Jesus came to heal us.

John 3:16, Jesus came to give us an abundant life here on earth.

Jesus came to restore us not only to God, but to restore us in our personal relationships with others here on earth.

Jesus came not only to do these works in our personal lives. But Jesus came to transform society itself into a people who are loving and who care for each other.

And it worked until it changed and became an agent of the State. Before that, Christianity spread rapidly because the believers were focused on each other and on transforming the culture.

Christians know that they do have a greater reward in heaven and they do indeed live for that reward.

But that doesn’t mean that we don’t and cannot experience the abundance that God has for us here and now.

Salvation is restoration, not merely deliverance from hell.

It isn’t the message about who is in and who is out, 1 John 2:2 tells us that eventually, everyone is in. We are brothers and sisters with the world entire, regardless of their religion or race.

So, what about this faith without works being a dead faith and whether or not we can earn salvation by our works?

Since salvation is restoration to God and to others then the works of salvation are the works of restoration.

That is one of the reasons why I say forgiveness is a spiritual discipline. It restores us.

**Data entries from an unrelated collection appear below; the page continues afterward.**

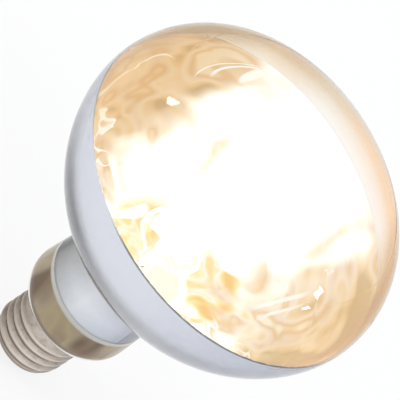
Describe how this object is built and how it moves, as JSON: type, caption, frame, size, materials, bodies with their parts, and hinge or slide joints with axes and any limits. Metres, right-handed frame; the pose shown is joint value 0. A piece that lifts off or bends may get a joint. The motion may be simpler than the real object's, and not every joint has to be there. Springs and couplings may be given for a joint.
{
  "type": "reflector heat bulb",
  "caption": "Incandescent reflector heat bulb with a clear domed front, mirror-coated back and a 27 mm Edison screw cap.",
  "frame": {"origin": "the lowest point of the cap's centre contact, on the lamp's axis", "axes": "+Z along the lamp's axis from the screw cap to the clear front, the way the light goes; the leads lie in the XZ plane"},
  "size_m": [0.115, 0.115, 0.1489],
  "materials": {
    "clear_glass": "clear blown glass",
    "mirror_film": "evaporated aluminium film",
    "stem_glass": "clear lead-free glass",
    "tungsten": "incandescent",
    "molybdenum": "drawn wire",
    "nickel_wire": "drawn wire",
    "copper_wire": "drawn wire",
    "deflector_sheet": "bright sheet",
    "nickel_cap": "nickel-plated sheet",
    "cement": "baked basing cement",
    "vitrite": "black moulded glass",
    "contact_metal": "stamped",
    "solder": "solidified"
  },
  "bodies": {
    "root": {"glass_envelope": "clear_glass", "mirror_coating": "mirror_film", "screw_shell": "nickel_cap", "cap_insulator": "vitrite", "centre_contact": "contact_metal", "centre_solder": "solder", "side_solder": "solder", "basing_cement": "cement", "glass_stem": "stem_glass", "exhaust_tube": "stem_glass", "support_rod": "stem_glass", "heat_deflector": "deflector_sheet", "inner_lead_left": "nickel_wire", "inner_lead_right": "nickel_wire", "seal_wire_left": "copper_wire", "seal_wire_right": "copper_wire", "contact_lead": "copper_wire", "shell_lead": "copper_wire", "cap_fuse": "stem_glass", "filament": "tungsten", "filament_support_1": "molybdenum", "filament_support_2": "molybdenum", "filament_support_3": "molybdenum", "filament_support_4": "molybdenum", "filament_support_5": "molybdenum"}
  },
  "joints": []
}
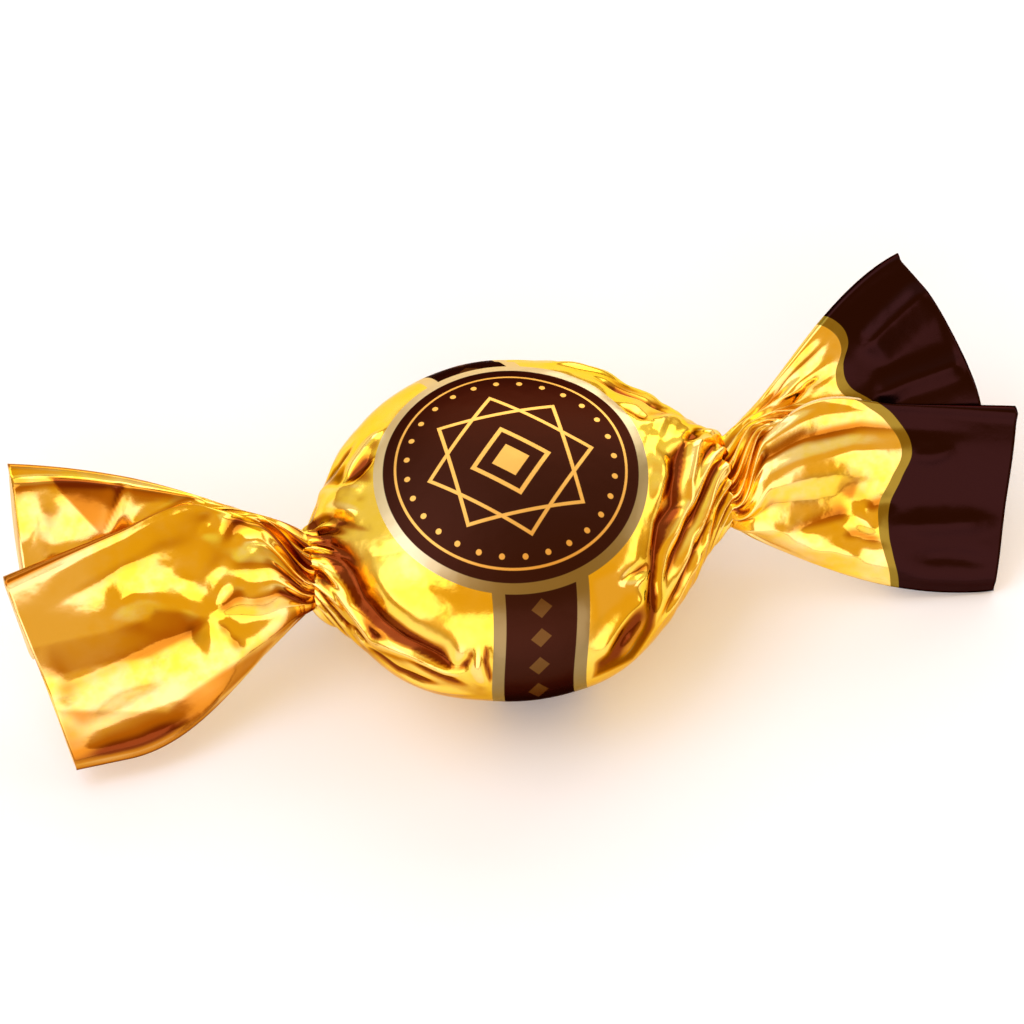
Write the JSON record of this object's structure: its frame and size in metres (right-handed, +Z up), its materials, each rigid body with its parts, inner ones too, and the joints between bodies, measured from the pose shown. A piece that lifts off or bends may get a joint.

We can forgive but we have no control over how the other will react.

But my experience tells me that forgiveness restores me to God, and then, who knows what God will do?

Forgiveness is one of the works of the Holy Spirit that leads to restoration and that restoration is an healing.

God is still working wonders of love today, as our Higher Power shows us.

Martin Luther didn’t want the epistle in the New Testament but he just didn’t seem to understand the power of the Holy Spirit behind the good works we are called to do.

So yes, don’t worry about it. We are going to have these works of love and charity and forgiveness because the Power of the Holy Spirit is inside of us leading us to do the good that God has saved us to do.

So, a living faith, is a loving faith.